Durant la première année, les femmes de la coopérative travaillent uniquement avec les agriculteurs du douar. Petit à petit, elles agrandissent leurs activités aux oasis avoisinantes. Depuis 2021, elles engagent ponctuellement du personnel externe pour les soutenir, créant ainsi de l’emploi au sein de leur communauté.
Des ambitions grandissantes
Portées par le succès de leurs activités, la coopérative ambitionne désormais de concevoir des services de valorisation des déchets du palmier (transformation en aliment de bétail, ou même vanneries et tapis) pour multiplier les sources de revenus de ses membres. Toutefois, pour ceci, un local est nécessaire.
« Nous sommes actuellement à la recherche de partenariat et de financement pour construire notre propre local. Il y a 4 ans, je n’aurais jamais imaginé prendre de telles mesures. Les compétences que nous avons acquises grâce à l’accompagnement et les formations organisées dans le cadre du PAGIE nous permettent d’entreprendre de telles démarches aujourd’hui. »
Qualité de vie améliorée
Selon Sarah, la plus grande réussite de la coopérative est l’autonomisation et l’amélioration de la qualité de vie de ses adhérentes.
« La coopérative contribue à assurer un revenu stable aux adhérentes. Aujourd’hui, elles sont autonomes et peuvent subvenir aux besoins de leurs familles. Nos 4 adhérentes étudiantes utilisent ce revenu pour financer leurs études universitaires. De plus, je constate que les femmes sont plus assertives qu’avant. Elles participent aux formations, elles sortent du douar, elles vont voir les administrations d’elles-mêmes, elles s’autonomisent. »

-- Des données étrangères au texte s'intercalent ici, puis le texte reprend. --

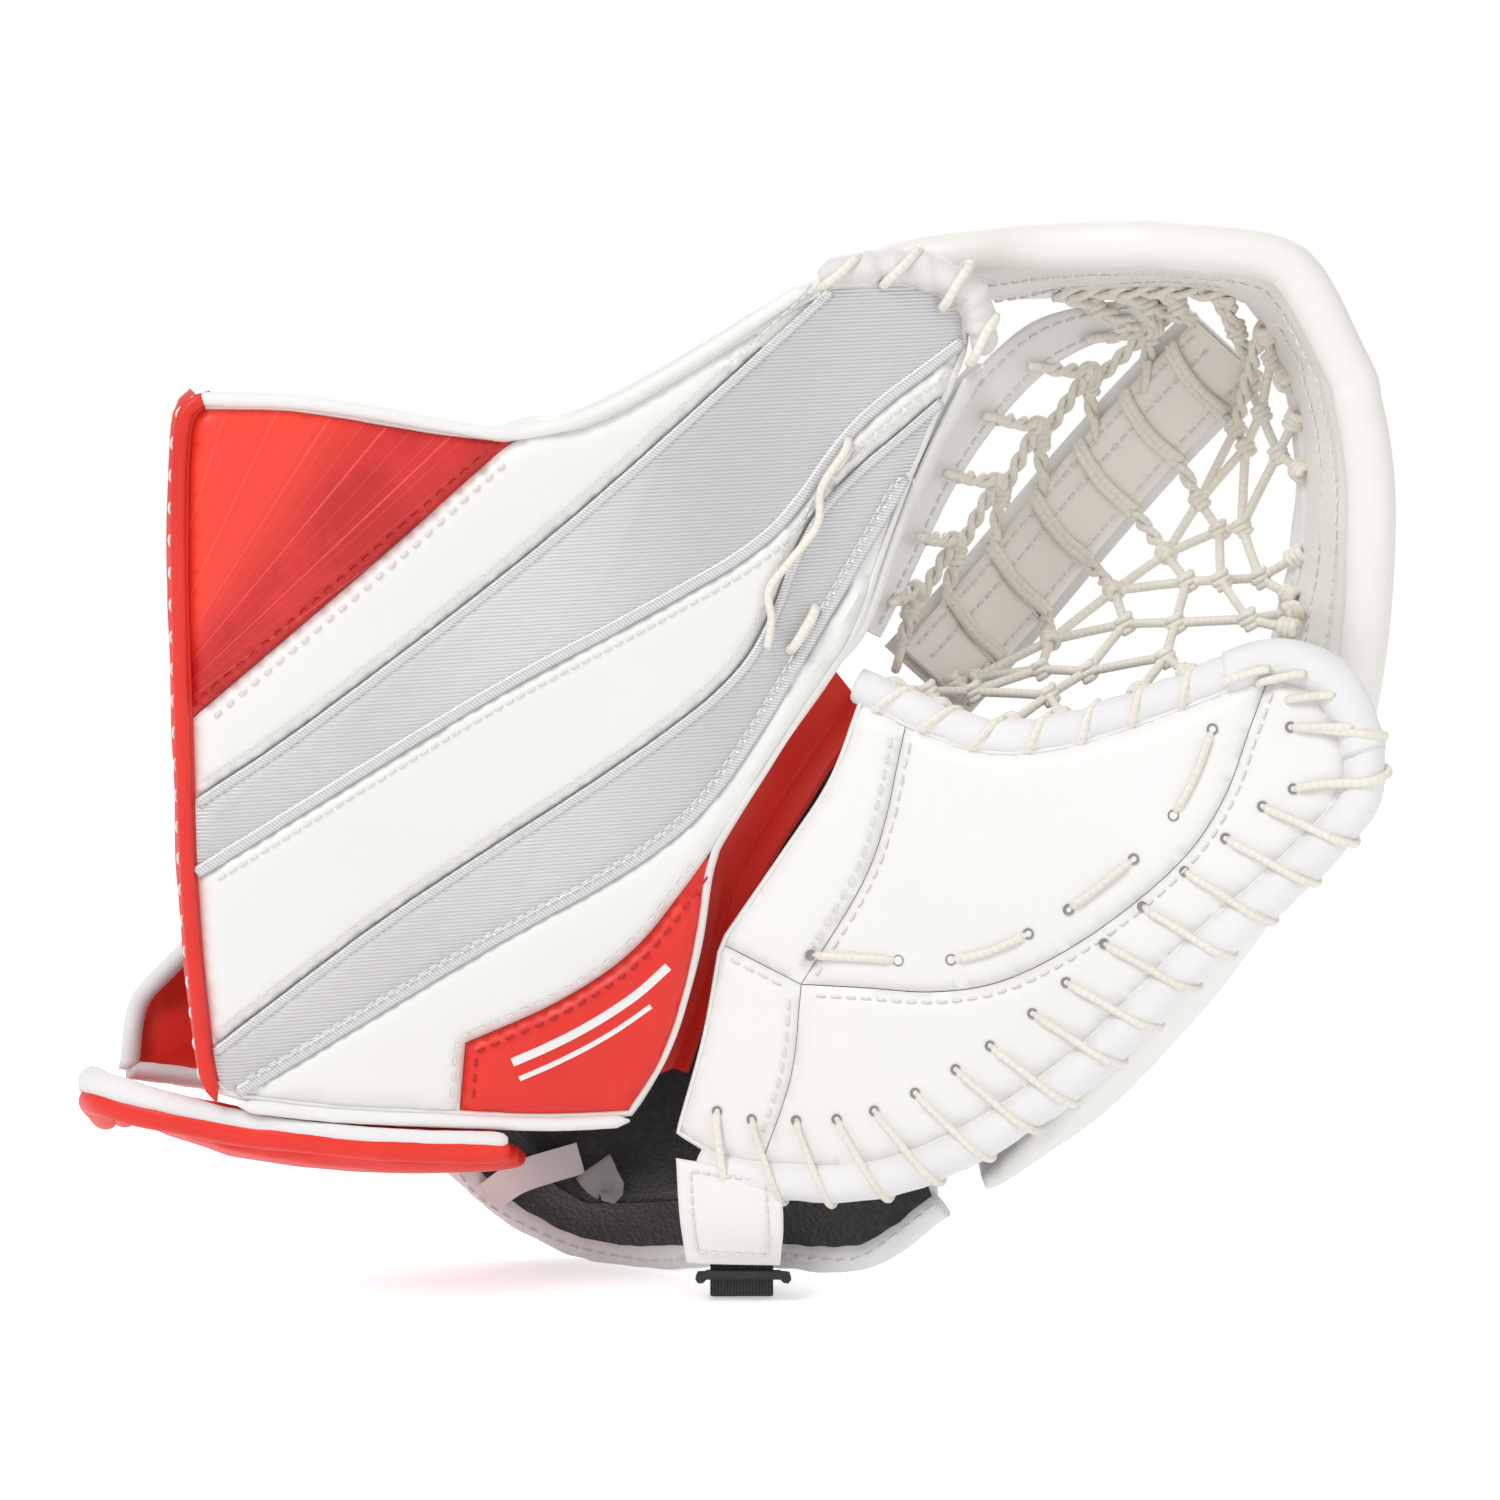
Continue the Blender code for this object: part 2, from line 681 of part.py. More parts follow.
def net_solid(name, body, rows, nu, nv):
    """An open lattice of lace: a thin curved sheet with a window in each cell."""
    surface = lofted(rows)
    points, faces = [], []
    layer = (nu + 1) * (nv + 1)
    size = layer + 4 * nu * nv
    for offset in (-LACE_RADIUS, LACE_RADIUS):
        for i in range(nu + 1):
            for k in range(nv + 1):
                points.append(surface_point(surface, i / nu, k / nv, offset))
        points += net_windows(surface, nu, nv, offset)
    for index, quad in enumerate(grid_faces(nu, nv, 0, False)):
        window = [layer + 4 * index + k for k in range(4)]
        for k in range(4):
            n = (k + 1) % 4
            faces.append([quad[k], quad[n], window[n], window[k]])
            faces.append([size + quad[n], size + quad[k], size + window[k], size + window[n]])
            faces.append([window[k], window[n], size + window[n], size + window[k]])
    rim = grid_rim(nu, nv)
    for a, b in zip(rim, rim[1:] + rim[:1]):
        faces.append([a, b, b + size, a + size])
    return add_solid(name, body, cream_lace(), points, faces)


def net_windows(surface, nu, nv, offset, share=0.80):
    """Corners of the window in each cell of a net."""
    corners = []
    for i in range(nu):
        for k in range(nv):
            for du, dv in ((0, 0), (0, 1), (1, 1), (1, 0)):
                u = (i + 0.5 + (du - 0.5) * share) / nu
                v = (k + 0.5 + (dv - 0.5) * share) / nv
                corners.append(surface_point(surface, u, v, offset))
    return corners


def build_nets():
    """Laced netting on both sides of the stem strap."""
    reach = STEM_WIDTH / 2 + 4.5
    upper = [tuple(Vector(p) + STEM_ACROSS * reach) for p in STEM_AXIS]
    lower = [tuple(Vector(p) - STEM_ACROSS * reach) for p in STEM_AXIS]
    thumb_rows = [net_row(SKIRT_INNER, upper, t, 5.0) for t in (0.22, 0.6, 1.0)]
    net_solid("net_thumb_side", "pocket", thumb_rows, 7, 2)
    palm_rows = [net_row(lower, POCKET_RIM, t, 4.0) for t in (0.0, 0.5, 1.0)]
    net_solid("net_palm_side", "palm", palm_rows, 7, 3)


# ---------------------------------------------------------------- palm

POCKET_EDGE = [(46, 175), (68, 168), (91, 170), (119, 180), (149, 193)]
FINGER_EDGE = [(149, 193), (163, 187), (169, 164), (152, 141), (124, 114), (94, 82), (61, 57),
               (33, 45), (3, 43)]
HEEL_EDGE = [(3, 43), (-10, 45), (-22, 51)]
FOLD_EDGE_LOW = [(-22, 51), (-14, 80), (-9, 108)]
FOLD_EDGE_HIGH = [(-9, 108), (10, 136), (24, 158), (33, 182)]
CROTCH_EDGE = [(33, 182), (46, 175)]
CENTRE_FOLD = [(46, 175), (36, 134), (15, 97)]
CENTRE_OUTER = [(15, 97), (73, 101), (127, 142), (149, 193)]
HEEL_TOP = [(-9, 108), (15, 97)]
HEEL_RIGHT = [(15, 97), (12, 70), (3, 43)]


def palm_outline():
    return closed_outline(POCKET_EDGE, FINGER_EDGE, HEEL_EDGE, FOLD_EDGE_LOW, FOLD_EDGE_HIGH,
                          CROTCH_EDGE)


def palm_panel(name, *stretches):
    outline = shrunk(closed_outline(*stretches), SEAM)
    return leaf_solid(name, "palm", white_leather(), outline, palm_depth, 0.0, SKIN, PALM_CELL)


def build_palm():
    """Skin panels, foam and lining of the palm and fingers."""
    palm_panel("palm_centre_panel", CENTRE_OUTER, back(POCKET_EDGE), CENTRE_FOLD)
    palm_panel("palm_fold_panel", back(CENTRE_FOLD), back(CROTCH_EDGE), back(FOLD_EDGE_HIGH),
               HEEL_TOP)
    palm_panel("palm_heel_panel", back(HEEL_TOP), back(FOLD_EDGE_LOW), back(HEEL_EDGE),
               back(HEEL_RIGHT))
    palm_panel("palm_outer_panel", back(CENTRE_OUTER), HEEL_RIGHT, back(FINGER_EDGE))
    core = shrunk(palm_outline(), 1.0)
    foam_back = PALM_THICKNESS - 1.8
    leaf_solid("palm_foam", "palm", foam(), core, palm_depth, SKIN + GAP, foam_back, PALM_CELL)
    leaf_solid("palm_lining", "palm", black_lining(), core, palm_depth, foam_back + GAP,
               PALM_THICKNESS, PALM_CELL)


def beside(curve, distance, depth, offset=0.0):
    """Curve on a leaf, moved sideways to the outside of an edge."""
    smooth = [Vector(p) for p in spline(curve, 3)]
    moved = []
    for i, spot in enumerate(smooth):
        ahead = smooth[min(i + 1, len(smooth) - 1)] - smooth[max(i - 1, 0)]
        outward = Vector((-ahead.y, ahead.x)).normalized() * distance
        moved.append(on_leaf(depth, spot.x + outward.x, spot.y + outward.y, offset))
    return moved


def coil(path, roll_radius, turns, per_turn=8):
    """Lace wound around a roll, clear of the roll at the middle of each step."""
    frames = ring_frames(path, False)
    radius = (roll_radius + LACE_RADIUS + GAP) / math.cos(math.pi / per_turn)
    wound = []
    steps = turns * per_turn
    for i in range(steps + 1):
        position = (0.02 + 0.96 * i / steps) * (len(path) - 1)
        low = min(int(position), len(path) - 2)
        share = position - low
        centre = Vector(path[low]).lerp(Vector(path[low + 1]), share)
        side = frames[low][0].lerp(frames[low + 1][0], share).normalized()
        other = frames[low][1].lerp(frames[low + 1][1], share).normalized()
        angle = 2 * math.pi * i / per_turn
        wound.append(centre + (side * math.cos(angle) + other * math.sin(angle)) * radius)
    return wound


def build_palm_edges():
    """The rolls around the palm and the laces that hold them."""
    clearance = 2 * LACE_RADIUS + 3 * GAP
    edge = FINGER_EDGE[1:-1] + [(16, 42)]
    roll = beside(edge, EDGE_ROLL_RADIUS + clearance, palm_depth, 3.0)
    tube("finger_edge_roll", "palm", white_nylon(), roll, EDGE_ROLL_RADIUS, 8)
    lace = coil(roll, EDGE_ROLL_RADIUS, 15)
    tube("finger_edge_lace", "palm", cream_lace(), lace, LACE_RADIUS, 4)
    roll = beside(POCKET_EDGE, POCKET_ROLL_RADIUS + clearance, palm_depth, 5.0)[:-2]
    tube("pocket_edge_roll", "palm", white_nylon(), roll, POCKET_ROLL_RADIUS, 8)
    lace = coil(roll, POCKET_ROLL_RADIUS, 9)
    tube("pocket_edge_lace", "palm", cream_lace(), lace, LACE_RADIUS, 4)


def build_gusset():
    """Red folding web between the thumb board and the palm."""
    rows = [[(-27, 30, 66), (-17, 30, 100), (-12, 31, 132), (8, 33, 164), (26, 35, 186)],
            [(-24, 36, 66), (-12, 38, 100), (-6, 40, 130), (14, 42, 160), (31, 43, 182)],
            [(-19, 28, 66), (-7, 28, 100), (4, 28, 126), (20, 28, 152), (35, 28, 176)]]
    patch_solid("fold_gusset", "palm", red_leather(), lofted(rows), 8, 3, -0.8, 0.8)


def build_fingers():
    """Four finger stalls between the palm's lining and the back shell."""
    stalls = [("index_stall", (42, 30, 152), (134, 0, 172)),
              ("middle_stall", (40, 31, 128), (138, -2, 148)),
              ("ring_stall", (34, 33, 105), (126, 1, 124)),
              ("little_stall", (26, 35, 83), (98, 8, 97))]
    for name, start, end in stalls:
        sock(name, "palm", black_lining(), start, end, 10.0, 8.5, 1.3)


def build_finger_shell():
    """Stiff padded shell over the backs of the fingers."""
    rows = [[(68, 9, 33), (104, -5, 63), (136, -14, 100), (157, -17, 124), (161, -8, 139),
             (150, 8, 158)],
            [(72, 40, 34), (110, 32, 62), (140, 26, 94), (157, 20, 120), (157, 22, 138),
             (143, 25, 160)],
            [(70, 66, 56), (98, 60, 84), (120, 54, 108), (134, 46, 128), (136, 42, 144),
             (126, 40, 162)],
            [(68, 76, 84), (78, 74, 104), (86, 70, 122), (92, 66, 138), (96, 62, 150),
             (98, 56, 162)]]
    patch_solid("finger_back_shell", "palm", white_leather(), lofted(rows), 10, 6, 0.0, 9.0)


# ---------------------------------------------------------------- backhand and wrist

BACKHAND_RIM = [(-100, 62, 40), (-86, 66, 22), (-68, 65, 10), (-48, 59, 3.6), (-26, 49, 3.6),
                (-6, 38, 9), (12, 28, 10), (34, 18, 12), (56, 14, 28)]
BACKHAND_ROWS = [
    [(-99, 63, 42), (-62, 66, 12.5), (-34, 55, 8.5), (4, 34, 12.5), (34, 21, 15.5), (58, 17, 32)],
    [(-100, 78, 58), (-62, 84, 34), (-30, 80, 26), (4, 64, 20), (34, 50, 26), (60, 42, 36)],
    [(-98, 84, 84), (-62, 92, 72), (-30, 92, 68), (2, 88, 66), (34, 80, 64), (59, 73, 62)],
    [(-88, 82, 120), (-58, 90, 128), (-30, 93, 132), (2, 92, 130), (34, 86, 122), (58, 78, 110)],
    [(-60, 74, 150), (-40, 80, 166), (-20, 82, 172), (6, 82, 172), (32, 78, 160), (52, 74, 140)]]


def build_backhand():
    """Padded back of the hand, with the lining on its inner face and its bound edge."""
    surface = lofted(BACKHAND_ROWS)
    patch_solid("backhand_pad", "backhand", white_leather(), surface, 9, 8, -2.3, 11.0)
    patch_solid("backhand_lining", "backhand", black_lining(), surface, 9, 8, 11.4, 13.2)
    path = spline([(x, y - 3.0, z - 1.0) for x, y, z in BACKHAND_RIM], 2)
    tube("backhand_binding", "backhand", white_nylon(), path, 4.0, 8, floor=0.0)


def build_wrist_strap():
    """Wrist tab on the palm's heel, its plastic loop and the elastic through it."""
    rows = [[(-22, 7, 44), (-6, 4, 42), (9, 1, 41)],
            [(-21, 3, 29), (-5, 0, 27), (10, -2, 26)],
            [(-19, 4, 13), (-4, 3.5, 13), (9, 3.5, 13)]]
    patch_solid("wrist_tab", "wrist_tab", white_leather(), lofted(rows), 4, 5, -1.4, 1.4)
    ring = [(-13, 4.5, 9.0), (9, 4.5, 9.0), (11, 4.5, 7.6), (11, 11.5, 7.0), (9, 12.5, 6.8),
            (-13, 12.5, 6.8), (-15, 11.5, 7.0), (-15, 4.5, 7.6)]
    tube("strap_loop", "tab_loop", black_plastic(), ring, 1.5, 6, closed=True)
    web = [[(-12, 8.5, 12.5), (-12, 8.2, 6), (-12, 9.5, 2.0), (-12, 18, 1.4), (-12, 28, 1.4)],
           [(7, 8.5, 12.5), (7, 8.2, 6), (7, 9.5, 2.0), (7, 16, 1.4), (7, 24, 1.4)]]
    patch_solid("wrist_elastic", "elastic", black_lining(), lofted(web), 10, 1, -0.7, 0.7)


def build_cuff_wrap():
    """Flap under the cuff that closes around the wrist, with its binding and fastener."""
    rows = [[(-184, -4, 62.5), (-150, -6, 55), (-110, -4, 50), (-70, 2, 47)],
            [(-190, 18, 56), (-150, 18, 46.5), (-110, 20, 42), (-66, 24, 42.5)],
            [(-192, 42, 47), (-150, 44, 42), (-112, 46, 42), (-76, 44, 46)]]
    surface = lofted(rows)
    patch_solid("cuff_wrap", "cuff_wrap", red_leather(), surface, 7, 4, -3.2, 3.2)
    edge = [(-72, -4, 49), (-110, -10, 51.5), (-150, -12, 57), (-184, -10, 65), (-196, 2, 66),
            (-199, 24, 59), (-199, 40, 52)]
    tube("cuff_wrap_binding", "cuff_wrap", white_nylon(), spline(edge, 3), 3.0, 6)

    def patch(u, v):
        return surface(0.08 + 0.34 * u, 0.30 + 0.6 * v)

    patch_solid("wrap_fastener", "cuff_wrap", black_lining(), patch, 4, 3, 3.6, 5.2)


def build_wrist_pad():
    """Pad behind the wrist, which carries the backhand's padding on towards the forearm."""
    rows = [[(-196, 50, 62), (-158, 64, 54), (-106, 68, 50)],
            [(-192, 58, 88), (-156, 74, 86), (-105, 84, 84)],
            [(-172, 56, 114), (-142, 72, 120), (-96, 82, 124)]]
    patch_solid("wrist_pad", "backhand", red_leather(), lofted(rows), 6, 5, 0.0, 8.0)


def main():
    clear_scene()
    make_bodies()
    build_board_skins()
    build_board_core()
    build_board_edges()
    build_thumb()
    build_band()
    build_stem()
    build_nets()
    build_palm()
    build_palm_edges()
    build_gusset()
    build_fingers()
    build_finger_shell()
    build_backhand()
    build_wrist_strap()
    build_cuff_wrap()
    build_wrist_pad()


main()
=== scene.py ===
"""Looks of the goalie catch glove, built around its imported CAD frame.

Places come from the frame: the edges, surfaces and sections of the CAD nodes are read and
finer pieces are built on them. Lengths here are in millimetres times MM, so in metres.
"""

import math
import random

import bmesh
import bpy
import numpy as np
from mathutils import Matrix, Vector, noise
from mathutils.bvhtree import BVHTree
from mathutils.geometry import delaunay_2d_cdt


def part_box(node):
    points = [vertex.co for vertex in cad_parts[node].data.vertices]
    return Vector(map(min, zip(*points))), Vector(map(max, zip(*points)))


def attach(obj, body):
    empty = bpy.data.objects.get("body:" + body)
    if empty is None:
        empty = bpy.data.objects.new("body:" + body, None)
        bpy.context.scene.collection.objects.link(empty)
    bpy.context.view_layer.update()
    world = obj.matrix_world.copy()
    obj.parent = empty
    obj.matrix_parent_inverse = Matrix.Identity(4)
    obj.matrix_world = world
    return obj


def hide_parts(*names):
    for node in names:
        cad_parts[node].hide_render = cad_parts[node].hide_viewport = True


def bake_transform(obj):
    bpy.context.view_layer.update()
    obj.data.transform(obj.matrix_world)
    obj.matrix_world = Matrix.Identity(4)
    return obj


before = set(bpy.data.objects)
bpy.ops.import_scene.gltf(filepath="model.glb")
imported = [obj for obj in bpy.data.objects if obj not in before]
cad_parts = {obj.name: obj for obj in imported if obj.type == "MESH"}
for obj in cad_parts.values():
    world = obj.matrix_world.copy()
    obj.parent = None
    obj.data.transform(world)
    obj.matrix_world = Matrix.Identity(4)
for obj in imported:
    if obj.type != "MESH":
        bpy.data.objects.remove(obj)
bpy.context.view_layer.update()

MM = 0.001
TURN = 2 * math.pi
PALM_SIDE = Vector((0, -1, 0))
random.seed(7)


# ---------------------------------------------------------------- curves

def cubic(values, t):
    """Value at t of a smooth curve that runs from the second of four values to the third."""
    a, b, c, d = values
    return 0.5 * (2 * b + (c - a) * t + (2 * a - 5 * b + 4 * c - d) * t ** 2
                  + (3 * b - a - 3 * c + d) * t ** 3)


def smooth_curve(points, step):
    """Evenly spaced points on a smooth curve through the given ones."""
    knots = [Vector(p) for p in points]
    if len(knots) == 2:
        dense = knots
    else:
        knots = [2 * knots[0] - knots[1]] + knots + [2 * knots[-1] - knots[-2]]
        dense = []
        for i in range(1, len(knots) - 2):
            dense += [cubic(knots[i - 1:i + 3], k / 8) for k in range(8)]
        dense.append(knots[-2])
    return spaced(dense, step)


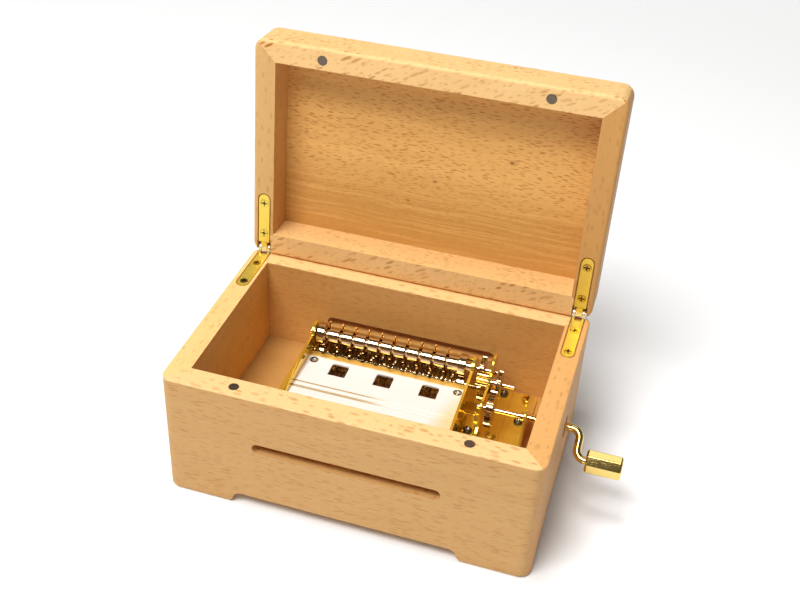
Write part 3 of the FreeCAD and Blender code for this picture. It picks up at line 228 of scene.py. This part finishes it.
class StageSettings(bpy.types.PropertyGroup):
    floor_size: FloatProperty(name="Floor", description="Side of the floor", default=8.0, unit="LENGTH")
    floor_tone: FloatProperty(name="Floor tone", description="Grey of the floor", default=0.93)
    # The floor's glow is painted light: the floor gives light though it is no lamp, faint near the box and strong
    # far away
    floor_glow: FloatProperty(name="Floor glow", description="Light that the lit floor gives", default=0.06)
    far_glow: FloatProperty(name="Far floor glow", description="Light that the far floor gives", default=0.8)
    background: FloatProperty(name="Background", description="Brightness behind the floor", default=0.95)
    camera_place: FloatVectorProperty(name="Camera", description="Place of the camera",
                                      default=(0.1002, -0.3550, 0.3476), subtype="TRANSLATION")
    camera_turn: FloatVectorProperty(name="Camera turn", description="Turn of the camera, in degrees",
                                     default=(53.7818, -1.7421, 18.1306))
    lens: FloatProperty(name="Lens", description="Focal length in millimetres", default=52.06)
    shift: FloatVectorProperty(name="Shift", description="Shift of the lens", size=2,
                               default=(0.0397, 0.0079))
    over_power: FloatProperty(name="Overhead light", description="Watts of the light overhead",
                              default=11.0)
    high_power: FloatProperty(name="Front light", description="Watts of the high light in front",
                              default=24.0)
    back_power: FloatProperty(name="Back light", description="Watts of the light behind the box",
                              default=2.5)
    room_seen: FloatProperty(name="Room seen", description="Brightness of the room in polished metal",
                             default=0.10)
    sky: FloatProperty(name="Room light", description="Strength of the light from all around",
                       default=0.03)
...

Et malgré certaines difficultés, Sarah entrevoit aujourd’hui l’avenir d’un bon œil :
« La mentalité au sein du douar est en train d’évoluer petit à petit. Depuis peu, nous recevons même des demandes d’adhésion d’autres femmes du douar. L’entreprenariat féminin devient de plus en plus accessible, nous sommes sur la bonne voie ! »
Le projet PAGIE en quelques mots
- Pour augmenter de manière significative les revenus des petits agriculteur·rices dans les zones oasiennes, montagneuses et présahariennes, le Maroc a adopté une stratégie solidaire appelée Pilier II du Plan Maroc Vert.
- En étroite collaboration avec nos partenaires nationaux et locaux, Enabel accompagne le développement de la filière phoenicole (le palmier dattier) dans le Souss-Massa. Nous travaillons au renforcement de la chaine de valeur phoenicole : de l’amont, avec des formations des agriculteurs aux pratiques agricoles, à l’aval, avec l’accompagnement de ceux-ci dans la création et la gestion de coopératives et de Groupements d’intérêt économique (GIE), ainsi que dans la commercialisation de leurs produits.
- Durabilité du projet : les palmeraies forment un rempart naturel contre la désertification, notamment via des barrières fabriquées à base de déchets du palmier dattier pour retenir le sable. Cependant, les changements climatiques et la raréfaction des ressources en eau ont fragilisé l’équilibre de cet écosystème. C’est pourquoi nous soutenons des techniques de production du palmier dattier fondées sur l’agroécologie.
- Le budget du projet s’élève à 13,5 millions d’euros et 100 millions de dirhams marocains.
- Financé conjointement par la coopération belge et l’état marocain, le projet a débuté en 2016 et se clôturera en 2023.